President Trump’s budget proposal drew mixed reviews from Florida’s two members of the Senate
As most of Washington does their best to get a handle on the budget proposed by President Donald Trump it is clear that both Republicans and Democrats have strong thoughts about it. Both sides have not been shy when talking about the $1.15 Trillion Budget Proposal that called for some of the boldest cuts in decades.
Florida Sen. Bill Nelson (D) told the Miami Herald, “This plan cuts some of our most critical programs including Medicaid and food stamps,” said Nelson. “It also cuts funding to agencies such as NIH, which is working to find cures for cancer and Alzheimer’s, and the EPA, which protects our environment. Slashing these vital programs will hurt millions of hardworking families. We should be focused on helping people, not hurting those who need our help the most.”
Nelson said the budget would also eliminate Amtrak service in Florida a service that more than 950,000 used in the last fiscal year.
Sen. Marco Rubio chose to release a statement and he found some things in the budget he liked but he also had some issues with the deep cuts proposed.

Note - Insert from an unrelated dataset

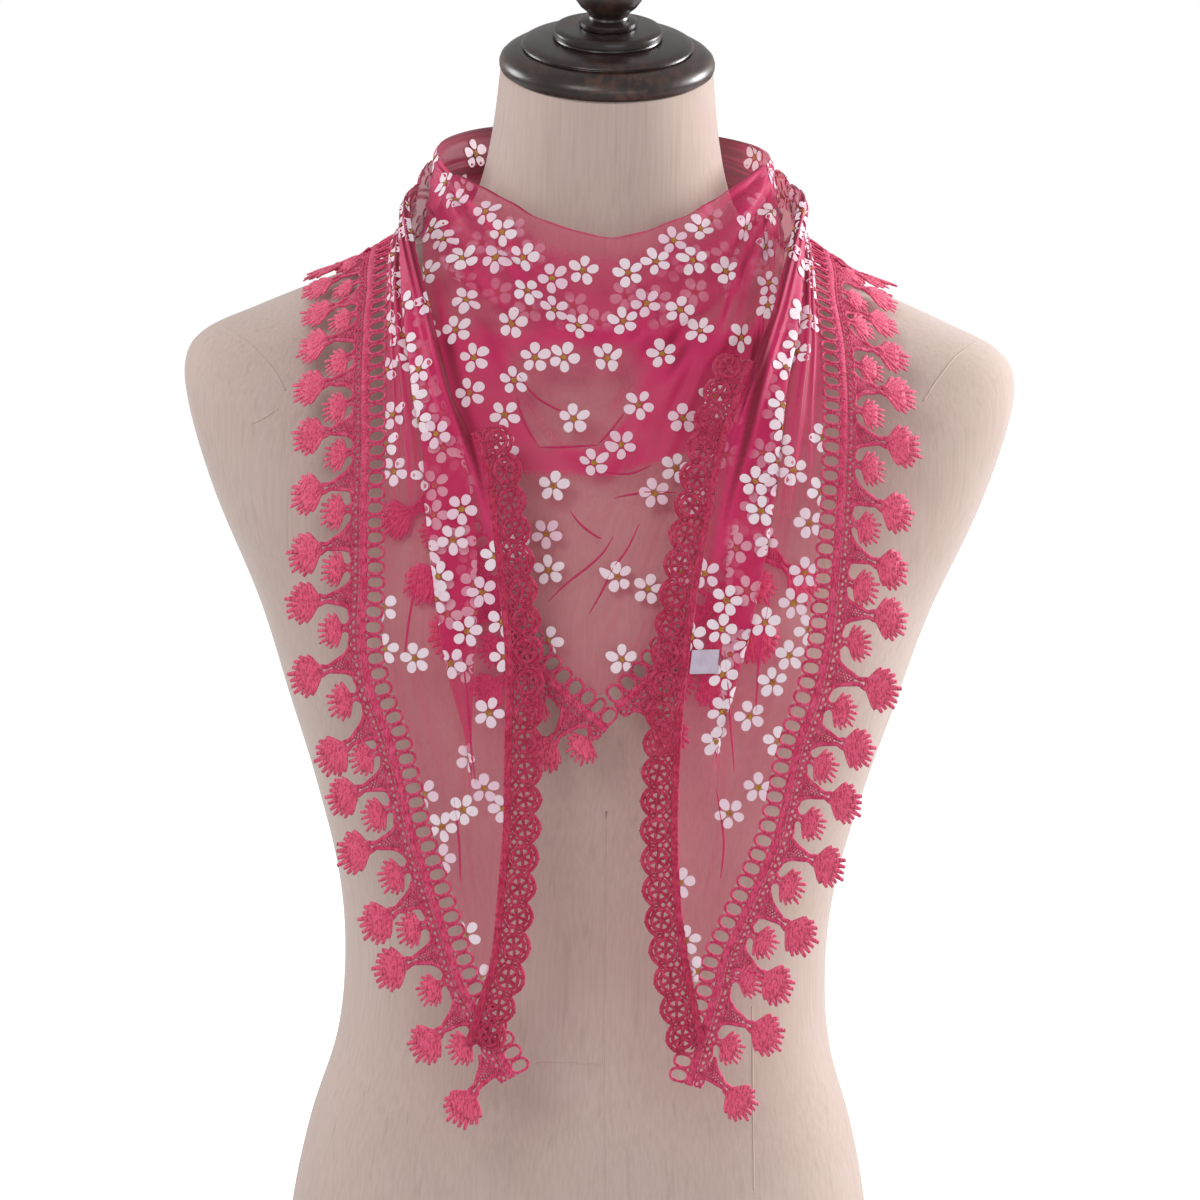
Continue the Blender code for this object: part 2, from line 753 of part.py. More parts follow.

Here is Rubio’s statement:
“The president’s budget reflects what his administration’s priorities are. I am very encouraged that this budget supports ideas like the Educational Opportunities Act I first introduced in 2013 with the goal of expanding school choice through tax credit incentives for scholarships to low-income students. It’s a promising sign that we’ll be able to work with the administration on school choice policies I care deeply about because of the positive impact they can have in providing hardworking families with better school options for their kids. I also welcome the president’s desire to begin reversing the damaging impact of sequestration on our military’s readiness, and believe he’ll find strong support in Congress for this key part of his budget blueprint.
“While this budget blueprint offers insights into the president’s thinking about what’s important to his administration and the American people, it is Congress that will actually set the nation’s policy priorities and fund them. I will continue to review all the details of this budget proposal for areas of common interest we can work on together.
“However, I do not support the proposed 28 percent cut to our international affairs budget and diplomatic efforts led by the State Department. These programs are integral to our national security, and cuts at these levels undermine America’s ability to keep our citizens safe. In order to advance our national security interests, economic opportunity for our people and respect for human dignity everywhere, America’s leadership on the global stage is indispensable. I will be working to ensure Congress’ funding priorities allow America to play this role.”
It should be noted that presidential budgets are just guideposts and the final document that reaches President Trump’s desk won’t look anything like the draft. Both Sens. Rubio and Nelson will have plenty to say about the final draft of the budget.